Market Revolution in the United States |
Market revolution is a term many American historians use to describe the intensive growth in trade between the end of the War of 1812 and the beginning of the American Civil War.
While no definitive or complete data are available for the whole range of the economy—exports alone increased sixfold between 1820 and 1860—the number of American households involved in the market economy clearly rose dramatically in those years, and their dependence upon the marketplace for a wider range of goods also increased.
The market revolution has been characterized as a shift from an economy in which most Americans organized their economic activity around their household (household economy) to one in which they organized their economic activity around markets.
In the household economy the primary purpose of work is to produce goods to be consumed by the household itself. Two goals, one immediate and one long-term, characterize the household economy.
The first is to achieve a basic level of comfort for the household, a level generally considerably above mere subsistence. The second goal is to accumulate sufficient property to establish the children in their own household economies.
Surpluses are traded locally for other necessities and on national and international marketplaces for those small luxuries that provided basic comfort and for the cash necessary to accumulate property.
Such an economy is focused mainly on farmers, who made up the vast majority of independent householders in the early American republic, but historians generally lump most artisan households into the category of the household economy as well, because they were primarily involved in localized economies: Few artisans sold their wares beyond their local community.
Goods for Sale
In the market economy, the primary aim of work is to produce goods for sale, generally on national and international markets, and to use the proceeds of those sales to purchase necessities and luxuries. Market economies are generally characterized by specialization and large-scale production, and prices vary little from community to community; there are no localized economies.
The market economy existed alongside the household economy from the beginning of European settlement in North America. Indeed, the household economy requires an active market economy to meet its two goals of basic comfort and property for the children.
From the early Virginia tobacco plantations forward, a small percentage of American colonists had looked to the international market to secure their economic well-being, but most Americans placed their trust in their own production and that of their neighbors.
By the mid-18th century, Great Britain’s Industrial Revolution had begun to entice Americans with a new array of affordable luxuries. The boycotts of the 1760s and 1770s, the subsequent embargoes of war, followed by the celebration of American simplicity, all worked to limit American purchases of British manufactured goods.
With the end of the War of 1812, however, two key developments—the transportation revolution and the cotton boom—would play a significant role in easing many Americans toward greater involvement in the market economy.

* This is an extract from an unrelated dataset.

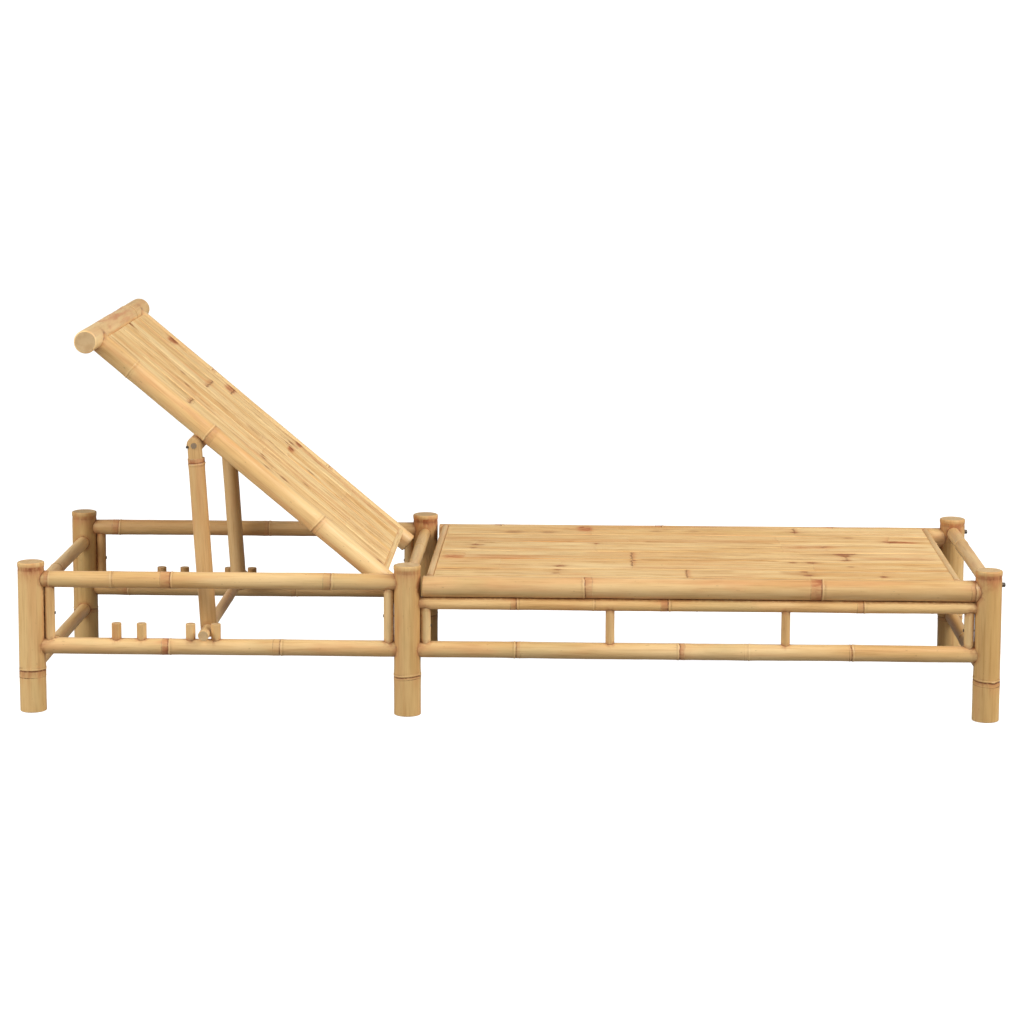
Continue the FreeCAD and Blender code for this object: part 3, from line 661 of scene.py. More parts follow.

The term transportation revolution is used to describe dramatic innovations in transportation methods and increased public and private investment in transportation systems in this same period. Steamboats, canals, and eventually railroads would significantly reduce the costs of transportation, thus encouraging trade.
For the household economy, a raft on a river was enough: moving surpluses into the marketplace was primarily a one-way venture, with money and small luxuries the only items needing to make the return trip. But the steamboat and subsequent innovations permitted a vast array of necessities and luxuries to be brought into the interior of the nation.
Most notable among these goods were cotton textiles. The cotton boom that occurred in the wake of the development of the cotton gin also played a key role in the market revolution. The spread of shortstaple cotton production throughout the South drew some southerners directly into market production, and cotton itself became the economy’s most important commodity, creating market economy jobs in shipping, finance, and manufacturing.
Moreover, cheap and durable cotton textiles, both imported and domestic, had vast appeal in the marketplace, drawing large numbers of Americans, especially in the North, more clearly into dependence on distant markets for necessities.
Cotton Textiles
The production of cotton textiles was the first major element in the Industrial Revolution in the United States. High labor costs forced American manufacturers to depend on machinery, leading to a first-rate machine tool industry, which by late in the market revolution was able to supply Americans with an increasing array of luxuries, now priced as consumer goods.
Americans’ notions of what basic comfort entailed grew to include a larger and larger basket of consumer goods. Farmers in the northeast began to concentrate on producing perishable farm items for growing urban centers to provide cash to buy both necessities and luxuries, while midwestern farmers depended on the fertility of their soil to provide dependable surpluses whose sale would provide luxuries.
Many farm women in the north would seek income, often through butter and eggs, so they could purchase cotton cloth rather than manufacture textiles themselves.
All were brought into the market economy, together with growing numbers of men employed in the emerging white-collar jobs of the market economy and with the men and women, often immigrants, who worked in the new manufacturing concerns. Rural southerners were less likely to make the transition, though clearly most slaveholders were by definition involved in the market economy.
While the full transition to a market economy would not be complete until the household economy was dealt twin blows by the Great Depression and the New Deal, the period of the most dramatic change occurred between 1815 and 1860.